IL CONTROLLO DI GESTIONE – COME FARE

Definire l’attività di Controllo di Gestione è fondamentale. Dal mio punto di vista è definibile in tre punti:

1. Checché ne dicano nei social (LinkedIn) il Controllo di Gestione non è un’attività manageriale ma, appunto, un’attività gestionale, essendo finalizzato a fornire all’organo amministrativo o al management aziendale le informazioni necessarie a stabilire le strategie aziendali.

Ciò non vuol dire che i controller non possano indicare “soluzioni”, ma le due aree “Controllo di Gestione” e “strategie e decisioni” devono rimanere assolutamente ben distinte.

Il controller non deve gestire!

2. Primo corollario al punto 1 è che il controller deve essere in staff all’organo amministrativo, sia funzionalmente che gerarchicamente. Controllando la gestione non può dipendere dai gestori, perché non si configuri la fattispecie che chi controlla sia sottoposto gerarchicamente e funzionalmente ai controllati.

3. Corollario al punto 1 e 2 è che sono fattispecie riscontrabili nei grandi gruppi:

a. Perché nei grandi gruppi esiste di norma “la Direzione Centrale Pianificazione e Controllo” altra rispetto alle direzioni amministrative e finanziarie, in staff all’organo amministrativo, a cui fanno riferimento funzionalmente e gerarchicamente i controller, sia di business area che di stabilimento.

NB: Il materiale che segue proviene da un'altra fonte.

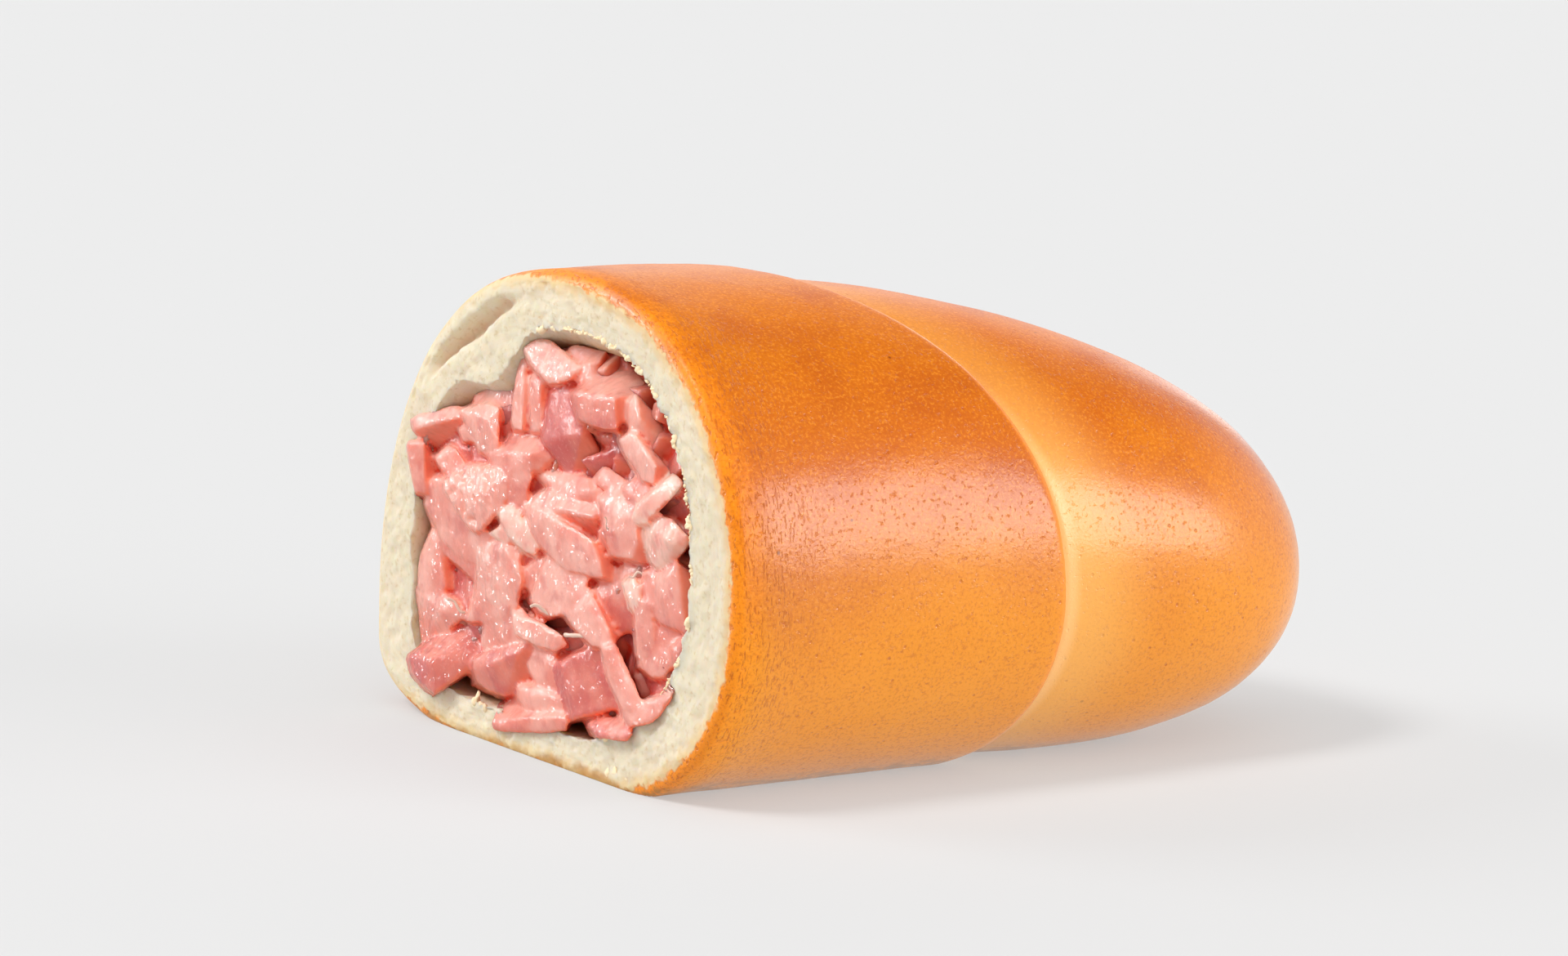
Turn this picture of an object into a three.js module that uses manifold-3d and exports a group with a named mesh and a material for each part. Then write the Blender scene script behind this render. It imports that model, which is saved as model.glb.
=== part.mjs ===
// Half of a soft milk-bread roll, cut across the middle and filled with diced cooked ham.
// Millimetres, +Z up. The cut looks towards -X, the tip towards +X and the near side towards -Y.
import * as THREE from 'three';
import { mergeVertices } from 'three/addons/utils/BufferGeometryUtils.js';
import Module from 'manifold-3d';

const wasm = await Module();
wasm.setup();

// The roll's outside, measured at the cut from the roll's axis.
const ROLL_LENGTH = 80;
const ROLL_HEIGHT = 54;
const NEAR_WIDTH = 33;
const FAR_WIDTH = 43;
const TIP_HEIGHT = 16.5;
const TIP_BEND = -17;
const BASE_SINK = 2;
const RIM_ROUND = 1.4;

// How the width, the top and the base close from the cut to the tip. The higher the power,
// the longer they stay full, and the higher the root, the blunter the tip.
const WIDTH_TAPER = { power: 2.8, root: 2.5 };
const TOP_TAPER = { power: 2.1, root: 2.55 };
const BASE_TAPER = { power: 6, root: 1.9 };

// Where a section is widest, as a share of its height, on its near and its far side.
const OUTSIDE_MIDDLES = { near: 0.47, far: 0.18 };
const HOLLOW_MIDDLES = { near: 0.45, far: 0.28 };
const TIP_MIDDLE = 0.5;

// The wrapped layer ends in a seam that stands proud of the tip's side. The seam runs round
// the roll at SEAM_X from the cut, and swings to both sides of that.
const SEAM_X = 28.5;
const SEAM_SWING = 13;
const SEAM_TURN = 22;
const SEAM_WAVE = 1.5;
const WRAP_LIFT = 0.5;
const SEAM_DROP = 1.0;
const SEAM_WIDTH = 1.2;
const SEAM_FADE = 12;

// The hollow that the filling takes up, and the inner fold that hangs into it.
const HOLLOW_LENGTH = 60;
const HOLLOW_NEAR = 24.4;
const HOLLOW_FAR = 35;
const HOLLOW_TOP = 48.3;
const HOLLOW_BASE = 3.8;
const FOLD_DROP = 4.8;
const FOLD_Y = 16.5;
const FOLD_WIDTH = 6.5;
const FOLD_REACH = 30;

// The pocket between the outer and the inner layer of dough, in the cut face. Its start, its
// end and its fades are angles round the cut, and its sides are shares of the dough's width.
const POCKET_DEPTH = 3;
const POCKET_START = 98;
const POCKET_END = 142;
const POCKET_OPENING = 18;
const POCKET_CLOSING = 12;
const POCKET_SIDES = [0.15, 0.4];

// The filling: a core with the pieces that show fused on.
const CORE_Y = 3;
const CORE_Z = 22;
const CORE_FRONT = 4.5;
const CORE_END = 58;
const CORE_END_ROUND = 2;
const CORE_INSET = 1.5;
const CORE_TOP_GAP = 3.5;
const CLEARANCE = 0.35;
const SEED = 20417;

// Pieces behind the ones that show. Widths and heights are shares of a piece's size.
const FILLER_COUNT = 46;
const FILLER_LARGEST = 8;
const FILLER_SMALLEST = 4.5;
const FILLER_REACH = 0.88;
const FILLER_WIDTHS = { least: 0.85, spread: 0.3 };
const FILLER_HEIGHTS = { least: 0.5, spread: 0.3 };
const FILLER_DEPTHS = { least: 2, spread: 1.6 };
const FILLER_TILT = 20;
const FILLER_THICKNESS = 5;
const SUNFLOWER_TURN = 137.5;

// How unevenly a piece is hewn: what its corners lose, where its fifth corner lies
// and how much smaller its back is.
const CORNER_LOSS = 0.22;
const RIDGE_SPREAD = 0.6;
const RIDGE_RISE = 1.1;
const BACK_SIZE = 0.86;

// The cut is seen from its near side and a little above: the yaw of that line of sight
// off the cut, and how far it falls for each millimetre behind the cut.
const SIGHT_YAW = 31;
const SIGHT_FALL = 0.34;

// Mesh fineness, and where the rings of points lie: on the rim as angles, across the cut face
// as shares from the crust to the hollow, and along the hollow and the core in millimetres.
const ROLL_SIDES = 56;
const TIP_RINGS = 11;
const TIP_CROWDING = 1.9;
const WRAP_RINGS = 5;
const RIM_TURNS = [35, 90];
const FACE_RINGS = [0.12, 0.2, 0.32, 0.42, 0.8];
const HOLLOW_RINGS = [0, 3, 9, 18, 30, 42, 51, 57, 59.4];
const CORE_SIDES = 28;
const CORE_FACE_RINGS = [0.5, 0.93];
const CORE_RINGS = [6, 16, 28, 40, 50];

// How square the near top, near base, far top and far base quarters of a section are.
const OUTSIDE_POWERS = [2.1, 2.2, 2.25, 2.5];
const HOLLOW_POWERS = [2.5, 1.85, 2.2, 5];

const degrees = Math.PI / 180;

// A share that falls from 1 at the cut to 0 at the end.
const taper = (t, { power, root }) => Math.max(1 - t ** power, 0) ** (1 / root);
const smooth = THREE.MathUtils.smoothstep;

// One point of a rounded section. Angle 0 is the near side and 90 degrees is the top.
function sectionPoint(angle, { near, far, top, base, nearMiddle, farMiddle, powers }) {
  const c = Math.cos(angle);
  const s = Math.sin(angle);
  const isNear = c > 0;
  const width = isNear ? near : far;
  const middle = base + (top - base) * (isNear ? nearMiddle : farMiddle);
  const half = s > 0 ? top - middle : middle - base;
  const power = 2 / powers[(isNear ? 0 : 2) + (s > 0 ? 0 : 1)];
  const y = -Math.sign(c) * width * Math.abs(c) ** power;
  const z = middle + Math.sign(s) * half * Math.abs(s) ** power;
  return [y, z];
}

// The roll bends sideways towards its tip, as a crescent does.
const bendAt = (x) => TIP_BEND * (x / ROLL_LENGTH) ** 2;

// A point of the crust, lifted off the plain form by a small distance.
function crustPoint(x, angle, lift) {
  const t = x / ROLL_LENGTH;
  const width = taper(t, WIDTH_TAPER);
  const top = TIP_HEIGHT + (ROLL_HEIGHT - TIP_HEIGHT) * taper(t, TOP_TAPER);
  const base = -BASE_SINK + (TIP_HEIGHT + BASE_SINK) * (1 - taper(t, BASE_TAPER));
  const [y, z] = sectionPoint(angle, {
    near: NEAR_WIDTH * width + lift,
    far: FAR_WIDTH * width + lift,
    top: top + lift,
    base: base - lift,
    nearMiddle: THREE.MathUtils.lerp(OUTSIDE_MIDDLES.near, TIP_MIDDLE, t * t),
    farMiddle: THREE.MathUtils.lerp(OUTSIDE_MIDDLES.far, TIP_MIDDLE, t * t),
    powers: OUTSIDE_POWERS,
  });
  return new THREE.Vector3(x, y + bendAt(x), Math.max(z, 0));
}

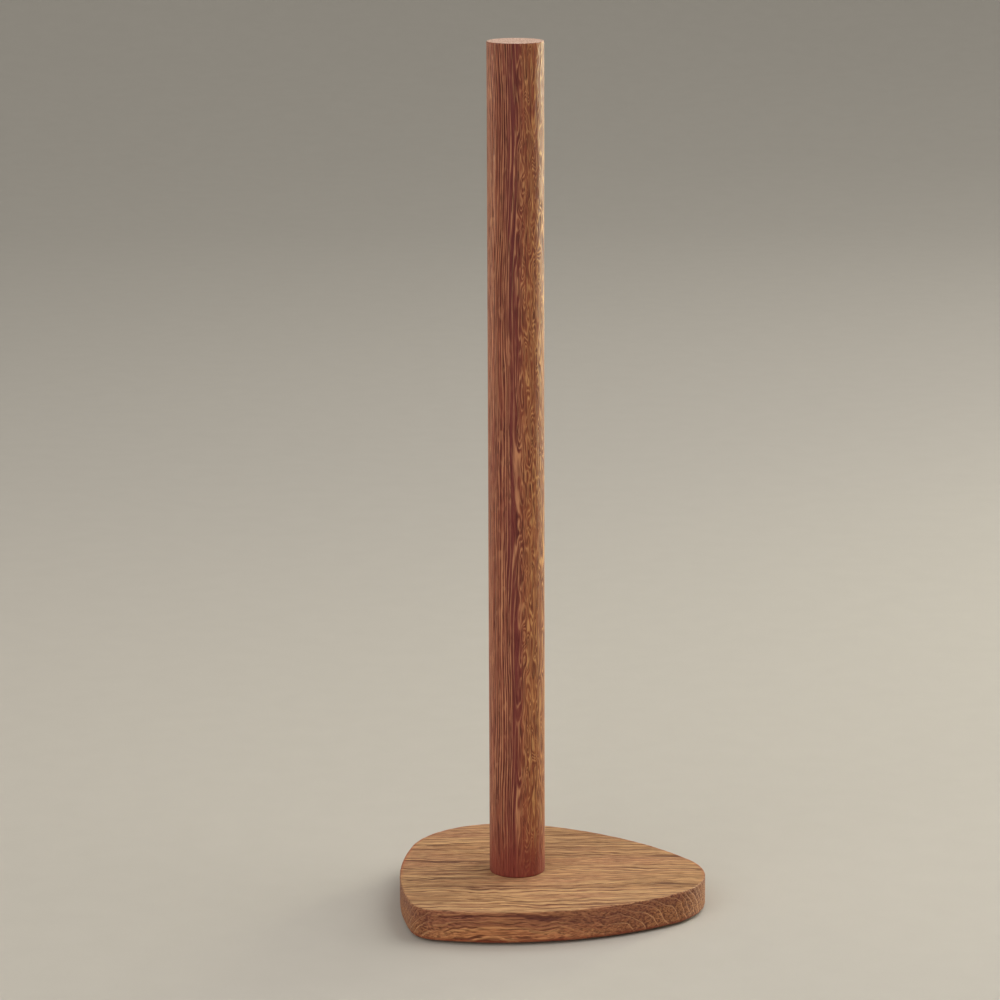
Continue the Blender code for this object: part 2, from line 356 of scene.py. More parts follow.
def make_post(material):
    """Post with brushed grain, eased ends and the insert's hole."""
    low = BOARD_TOP
    high = POST_HIGH.z
    profile = [(POST_RADIUS - POST_EASE, low, -math.pi / 2.0)]
    for step in range(1, 6):
        turn = math.radians(18.0 * step)
        profile.append((
            POST_RADIUS - POST_EASE * (1.0 - math.sin(turn)),
            low + POST_EASE * (1.0 - math.cos(turn)),
            turn - math.pi / 2.0,
        ))
    straight = high - low - 2.0 * POST_EASE
    rows = round(straight / POST_ROW)
    for row in range(1, rows):
        profile.append((POST_RADIUS, low + POST_EASE + straight * row / rows, 0.0))
    for step in range(6):
        turn = math.radians(18.0 * step)
        profile.append((
            POST_RADIUS - POST_EASE * (1.0 - math.cos(turn)),
            high - POST_EASE * (1.0 - math.sin(turn)),
            turn,
        ))
    for radius in np.linspace(POST_RADIUS - POST_EASE, 0.4 * MM, POST_END_RINGS + 1)[1:]:
        profile.append((float(radius), high, math.pi / 2.0))
    rings = []
    for radius, height, tilt in profile:
        ring = []
        for place in circle(radius, height, POST_SEGMENTS):
            out = (place - Vector((AXIS.x, AXIS.y, height))).normalized()
            facing = out * math.cos(tilt) + Vector((0.0, 0.0, math.sin(tilt)))
            ring.append(place + facing * post_relief(place))
        rings.append(ring)
    verts, faces = stack_rings(rings)
    faces.append(tuple(range(len(verts) - POST_SEGMENTS, len(verts))))
    hole = (
        (FLANGE_HOLE_RADIUS, low),
        (FLANGE_HOLE_RADIUS, low + FLANGE_HOLE_DEPTH),
        (INSERT_HOLE_RADIUS, low + FLANGE_HOLE_DEPTH),
        (INSERT_HOLE_RADIUS, low + INSERT_HOLE_DEPTH),
    )
    last = 0
    for radius, height in hole:
        faces += join_rings(last, len(verts), POST_SEGMENTS)
        last = len(verts)
        verts += circle(radius, height, POST_SEGMENTS)
    faces.append(tuple(range(last, last + POST_SEGMENTS)))
    add_piece("oak_post", verts, faces, "post", material, sharp=50.0)


def thread_rings(low, high, root, crest, pitch):
    """Rings up a helical thread that runs out at both ends; a crest inside the root makes a nut's."""
    steps = round((high - low) / pitch * THREAD_RINGS_PER_TURN)
    rings = []
    for step in range(steps + 1):
        height = low + (high - low) * step / steps
        fade = min(1.0, (height - low) / pitch, (high - height) / pitch)
        ring = []
        for i in range(METAL_SEGMENTS):
            turn = (height / pitch - i / METAL_SEGMENTS) % 1.0
            ridge = min(1.0, 1.15 * (1.0 - abs(2.0 * turn - 1.0)))
            radius = root + (crest - root) * ridge * fade
            ring.append(around(radius, math.tau * i / METAL_SEGMENTS, height))
        rings.append(ring)
    return rings


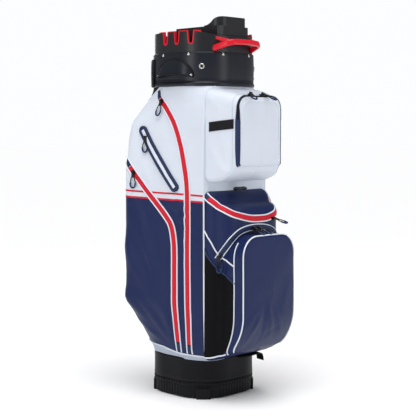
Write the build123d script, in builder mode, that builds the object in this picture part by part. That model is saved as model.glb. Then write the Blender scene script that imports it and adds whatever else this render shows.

b. Perché in queste strutture esiste la possibilità di affiancare al controller adeguate competenze tecniche. In una mia pur lontana esperienza di controller di business area, in un grande gruppo cartario, la cui produzione era energivora per definizione, la direzione centrale mise nel mio staff un giovane ingegnere affinché mi assistesse nel lavoro di controllo e ottimizzazione del ciclo di produzione di vapore tecnologico e di energia elettrica.

Una volta verificate le fattispecie ottimali - sempre dal mio punto di vista - affermo che s’impara il Controllo di Gestione e il “mestiere” di controller quasi esclusivamente nei grandi gruppi.

Corsi, cruscotti, business model che tanto sono pubblicizzati (soprattutto dopo l’avvento della OCRI) forniscono competenze e packages utili all’analisi finanziaria, analisi necessaria ma assolutamente propedeutica al Controllo di Gestione, quando si devono mettere “le mani in pasta”, utilizzando di solito Excel e “olio di gomito”.

E le PMI?

Scontano di solito difficoltà aggiuntive che rendono spesso impraticabile un Controllo di Gestione “indipendente”.

Mentre normali competenze e attenzione rendono proficua l’analisi finanziaria, individuare KPI attendibili, per il Controllo di Gestione è tutt’altro che semplice, assolutamente complicato se calato nella realtà delle PMI italiane, perché:

1. La maggior parte delle PMI sono imprese familiari, di prima generazione (padre e figli), di seconda generazione (fratelli e nipoti) e di terza generazione (cugini).

2. Dove spesso ad una maggior coesione dovuta ai vincoli familiari, si contrappone:

a. Posizioni apicali dell’azienda “occupate” per vincoli familiari, aldilà del merito;

b. Decisionalità influenzata o addirittura impedita da dinamiche familiari;

c. “Bulimia” del management dovuta alla successione generazionale.

3. Dove spesso esiste un’unica struttura, Direzione amministrazione, finanza e controllo, (che riporta naturalmente alla proprietà) dove controllo è solo al terzo e ultimo posto.

Questa peculiarità, molto italiana, dove il management spesso coincide con la proprietà familiare, per la verità non è solo limitata alle PMI, basta pensare alle saghe di grandi famiglie imprenditoriali, i Ferrero, i Tanzi, i Ferruzzi/Gardini, i Cragnotti, i Benetton etc.

Ma in ogni caso, specialmente nelle PMI, è una peculiarità che rende virtualmente impossibile un’attività di Controllo di Gestione indipendente.

Controllare il ciclo produttivo di una azienda manifatturiera, quando il direttore di produzione è parte della famiglia, della proprietà e siede nel consiglio di amministrazione, è perlomeno disagevole.